A Brief History of Management Science
The Beginnings of Management Science
At the tail end of the industrial revolution, in the latter half of the 19th century, a man by the name of Fredrick Winslow Taylor was promoted from machinist to foreman. He noticed that workers were doing things their own way. He understood that if he could standardize how things were done, he could systematically discover the most efficient way of doing something. Using time and motion studies, he went through considerable effort to determine the most efficient way various tasks could be completed and became one of the first people to look at management as a science, even publishing a book called “The Principles of Scientific Management”.
In his quest for standardization, he was met with much resistance from front-line workers , and as a result Taylor advocated that only managers, not front-line workers, should have authority over how to complete tasks. He furthermore divided jobs into very small steps, so that each worker would only have to complete a handful of motions. In many ways Taylor looked at – and treated – workers as robots.
The Quest for Efficiency
With productivity reportedly increasing by as much as 400% for some companies, his disciplined approach was financially so lucrative that it quickly spread into various other industries and eventually revolutionized how management was done in the industrialized world, giving rise to the field of quality management. Henry Ford aligned the Ford Motor Company with Taylor’s teaching and was able to shorten the assembly of a single car from 12 hours to 90 minutes.

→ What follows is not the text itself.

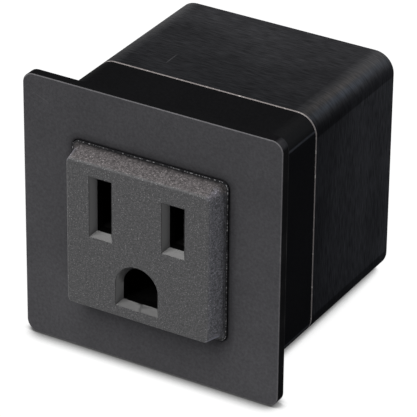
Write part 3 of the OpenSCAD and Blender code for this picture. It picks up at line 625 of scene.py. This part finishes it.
def sheet_metal(name, clean, dulled, smooth, dull, lay, depth):
    """Bare or plated metal whose marks run as lay says; smooth and dull are its two roughnesses."""
    material, tree, shader, where = piece_material(name, smooth, 0.5)
    shader.inputs["Metallic"].default_value = 1.0
    sheet = use_effect(tree, rolled_sheet, Place=stretched(tree, where, lay))
    tree.links.new(mix_colour(tree, sheet.outputs["Tarnish"], clean, dulled), shader.inputs["Base Color"])
    tree.links.new(ramp(tree, sheet.outputs["Tarnish"], 0.0, 1.0, smooth, dull), shader.inputs["Roughness"])
    raise_bumps(tree, shader, sheet.outputs["Height"], depth)
    return material


contact_brass = sheet_metal("rolled_brass", strip_brass, strip_tarnish, 0.3, 0.5, (2200, 260, 2200), 0.004 * MM)
tree = contact_brass.node_tree
shader = next(node for node in tree.nodes if node.type == "BSDF_PRINCIPLED")
# Painted shade: the contacts' front ends, seen through the openings, are darkened.
shaded_lips = ramp(tree, along(tree, tree.nodes.new("ShaderNodeTexCoord").outputs["Object"], "Y"), lip_end, lip_end - 1.0 * MM)
clean = shader.inputs["Base Color"].links[0].from_socket
tree.links.new(mix_colour(tree, shaded_lips, clean, lip_shadow), shader.inputs["Base Color"])
for contact in ("neutral_contact", "line_contact", "ground_contact"):
    dress(contact, contact_brass)

# Terminal screws
# Turned screws coded by colour: nickel for the neutral wire, brass for the line, and a green
# dye over the plating for the earth.
for terminal, clean, dulled in (
    ("neutral", (0.6, 0.58, 0.54, 1), (0.42, 0.4, 0.36, 1)),
    ("line", (0.66, 0.45, 0.17, 1), (0.4, 0.25, 0.09, 1)),
    ("ground", (0.03, 0.2, 0.07, 1), (0.015, 0.1, 0.035, 1)),
):
    turned = sheet_metal(terminal + "_turned", clean, dulled, 0.25, 0.42, (1500, 1500, 1500), 0.003 * MM)
    dress(terminal + "_terminal_screw", turned)

# Clamp plates
# Pressed steel plates that the terminal screws pull down on the wire, zinc plated and tumbled.
zinc_bright = (0.5, 0.51, 0.53, 1)
zinc_dull = (0.33, 0.34, 0.36, 1)

tumbled_zinc = sheet_metal("tumbled_zinc", zinc_bright, zinc_dull, 0.36, 0.55, (1800, 1800, 700), 0.005 * MM)
for terminal in ("neutral", "line", "ground"):
    dress(terminal + "_clamp_plate", tumbled_zinc)

# Retaining frame and its screws
# A zinc plated steel frame that holds the outlet against the faceplate from behind, with the
# screws that clamp it and the two that hold the outlet's halves together.
frame_zinc = sheet_metal("sheet_zinc", zinc_bright, zinc_dull, 0.32, 0.5, (300, 1900, 1900), 0.004 * MM)
dress("retaining_frame", frame_zinc)
screw_zinc = sheet_metal("screw_zinc", zinc_bright, zinc_dull, 0.28, 0.46, (1400, 2600, 1400), 0.003 * MM)
for screws in ("retaining_screws", "outlet_screws"):
    dress(screws, screw_zinc)

# Bonding strap
# A bent brass strip that ties the earth contact to the metal housing.
strap_brass = sheet_metal("strap_brass", strip_brass, strip_tarnish, 0.34, 0.52, (2200, 2200, 240), 0.004 * MM)
dress("bonding_strap", strap_brass)

# Insulating liner
# A sleeve of vulcanised fibre between the terminals and the tube, calendered grey-brown sheet
# with short paper fibres in it.
fibre_pale = (0.47, 0.42, 0.3, 1)
fibre_dark = (0.36, 0.31, 0.21, 1)

liner_material, tree, shader, where = piece_material("vulcanised_fibre", 0.6, 0.3)
fibres = use_effect(tree, rolled_sheet, Place=stretched(tree, where, (2600, 700, 2600)))
tree.links.new(mix_colour(tree, ramp(tree, fibres.outputs["Height"], 0.35, 0.65), fibre_dark, fibre_pale),
               shader.inputs["Base Color"])
tree.links.new(ramp(tree, fibres.outputs["Tarnish"], 0.0, 1.0, 0.5, 0.7), shader.inputs["Roughness"])
raise_bumps(tree, shader, fibres.outputs["Height"], 0.012 * MM)
dress("insulating_liner", liner_material)

# Back cover
# An aluminium plate let into the tube's rear end, milled, blasted and anodised black like the
# faceplate, with its edges a little rubbed.
cover_grey = (0.028, 0.028, 0.0295, 1)
cover_low, cover_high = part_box("back_cover")

cover_material, tree, shader, where = piece_material("cover_black", 0.55, 0.15)
grain = use_effect(tree, blast_grain, Place=where, Size=blast_size)
outline = use_effect(tree, square_reach, Place=where, Half_Width=cover_high.x, Half_Height=cover_high.z,
                     Corner=2.0 * MM).outputs["Reach"]
rubbed = sums(tree, "MULTIPLY", ramp(tree, outline, -0.4 * MM, -0.05 * MM, 0.0, 0.5),
              ramp(tree, grain.outputs["Cloud"], 0.4, 0.6, 0.3, 1.0))
shade = sums(tree, "MULTIPLY", ramp(tree, grain.outputs["Shade"], 0.3, 0.7, 0.84, 1.16),
             ramp(tree, grain.outputs["Cloud"], 0.3, 0.7, 0.9, 1.1))
tree.links.new(mix_colour(tree, rubbed, scale_colour(tree, cover_grey, shade), worn_and_highlight_grey), shader.inputs["Base Color"])
tree.links.new(ramp(tree, grain.outputs["Shade"], 0.3, 0.7, 0.5, 0.66), shader.inputs["Roughness"])
raise_bumps(tree, shader, grain.outputs["Height"], 0.012 * MM)
back_cover = dress("back_cover", cover_material)
soften_edges(back_cover, 0.1 * MM)

# Housing screws
# Steel screws through the cover's corners, blackened in hot oxide and oiled, and worn to a
# dull shine in patches.
oxide_black = (0.02, 0.02, 0.021, 1)
oxide_worn = (0.075, 0.072, 0.07, 1)

oxide_material, tree, shader, where = piece_material("black_oxide", 0.36, 0.4)
grain = use_effect(tree, blast_grain, Place=where, Size=0.35 * MM)
worn = ramp(tree, grain.outputs["Cloud"], 0.5, 0.7)
tree.links.new(mix_colour(tree, worn, oxide_black, oxide_worn), shader.inputs["Base Color"])
tree.links.new(ramp(tree, grain.outputs["Shade"], 0.3, 0.7, 0.28, 0.44), shader.inputs["Roughness"])
shader.inputs["Metallic"].default_value = 0.4
raise_bumps(tree, shader, grain.outputs["Height"], 0.005 * MM)
housing_screws = dress("housing_screws", oxide_material)
soften_edges(housing_screws, 0.06 * MM)

# Cord inlet
# A turned nylon bush through the middle of the cover and the nut that holds it inside, both
# black, with a soft sheen and the faint rings of the lathe.
nylon_black = (0.016, 0.016, 0.016, 1)
nylon_scuffed = (0.034, 0.034, 0.034, 1)

nylon_material, tree, shader, where = piece_material("black_nylon", 0.42, 0.4)
grain = use_effect(tree, blast_grain, Place=where, Size=0.4 * MM)
tree.links.new(mix_colour(tree, ramp(tree, grain.outputs["Cloud"], 0.5, 0.72), nylon_black, nylon_scuffed),
               shader.inputs["Base Color"])
tree.links.new(ramp(tree, grain.outputs["Shade"], 0.3, 0.7, 0.34, 0.5), shader.inputs["Roughness"])
from_middle = place(tree, "ShaderNodeVectorMath", Vector=stretched(tree, where, (1.0, 0.0, 1.0)))
from_middle.operation = "LENGTH"
rings = sums(tree, "SINE", sums(tree, "MULTIPLY", from_middle.outputs["Value"], math.tau / (0.25 * MM)))
raise_bumps(tree, shader, sums(tree, "MULTIPLY_ADD", rings, 0.3, grain.outputs["Height"]), 0.006 * MM)
inlet_bush = dress("inlet_bush", nylon_material)
soften_edges(inlet_bush, 0.15 * MM)
dress("inlet_locknut", nylon_material)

Through the contributions of thought leaders like Joseph M. Juran and W. Edward Deming management science further advanced throughout the 1900s. Toyota also paid great attention to productivity, implemented a revolutionary method called single-piece flow. Single piece flow (unlike large batch production) emphasizes the importance of producing only as many parts as necessary to create one (or few) products at a time. This stands in contrast to how things were done traditionally: creating thousands of parts at once and then assembling thousands of cars using those parts. Single-piece flow promised game-changing efficiency gains and made possible variability: producing cars of many different types almost concurrently with only a few production lines.
Toyota further refined their management approach (the “Toyota Production System, TPS”) which was eventually popularized and widely adopted as “Lean Manufacturing”. Together with total quality management, 0-defect-tolerance philosophies, and many more advancements in management science, manufacturing became so efficient that by the end of the 20th century, Peter Drucker, a management theorist referred to as the ‘father of modern management’, concluded that we had mastered the challenge of making the manual worker more productive.
A New Challenge: Knowledge Workers
Drucker also proposed that a new challenge was upon us.... making the “knowledge worker” more productive (knowledge workers are those that use their thoughts to create value rather than their hands to build a product) . While manual workers create valuable goods primarily through motion, knowledge workers use their knowledge to create value (sometimes in conjunction with their hands). Examples of knowledge workers are doctors, nurses, and accountants. Drucker provided a new approach for managing knowledge workers, and it stood in stark contrast to how Taylor viewed manual workers. Unlike Taylor, who considered knowledge workers as disposable, almost robot-like, knowledge workers - so argued Drucker argued that knowledge workers should be considered assets, which need to be protected and invested in.
Concurrent with the rise of IT and software development another phenomenon became more and more prevalent: teams of knowledge workers. In “The Wisdom of Teams” (1992) Katzenbach and Smith helped bring autonomous work teams to center stage, reporting of mystic synergies and unprecedented performance potential. It became quickly apparent that highly performant teams had the potential to supersede the efficacy of employees working side-by-side as was so familiar in manufacturing settings, though few have mastered the art of realizing such potential even today. (Many knowledge-worker teams still exhibit dynamics that resemble that of manufacturing teams more than that of synergistic work teams). And once again, an updated approach to management was needed to support teams of knowledge workers.
Managing Software Development
As Software Development and teams began to take a more prominent role in the latter part of the 20th century, it became apparent that the methodologies that were used to manage manufacturing and construction projects were not well suited for the software development space. In the 1990s several frameworks, such as eXtreme Programming and Scrum, emerged that promised delivery of software projects with more precision and success. Since Scrum was presented at the Object-Oriented Programming, Systems, Languages, and Applications (OOPSLA) conference in 1995, it has found adoption worldwide as a promising approach for managing knowledge work.
In February of 2001, seventeen thought leaders assembled for a weekend retreat in Snowbird, Utah, to discuss what common ground they may find. The result of this weekend was the creation of the “Agile Manifesto”, a simple two page document containing a set of values and principles that, if adhered to, promised to make it easier and cheaper to change direction in terms of features, design, etc. By adhering to the Agile Manifesto, a company can BE more agile.
Since then other methodologies that offer solutions for managing knowledge workers started to appear, for example Kanban and DevOps. Yet other frameworks seek to make entire organizations agile. (Nexus, Scrum-of-Scrums, Disciplined Agile, Scaled Agile Framework “SAFe”, and Large Scale Scrum (LeSS) to name a few).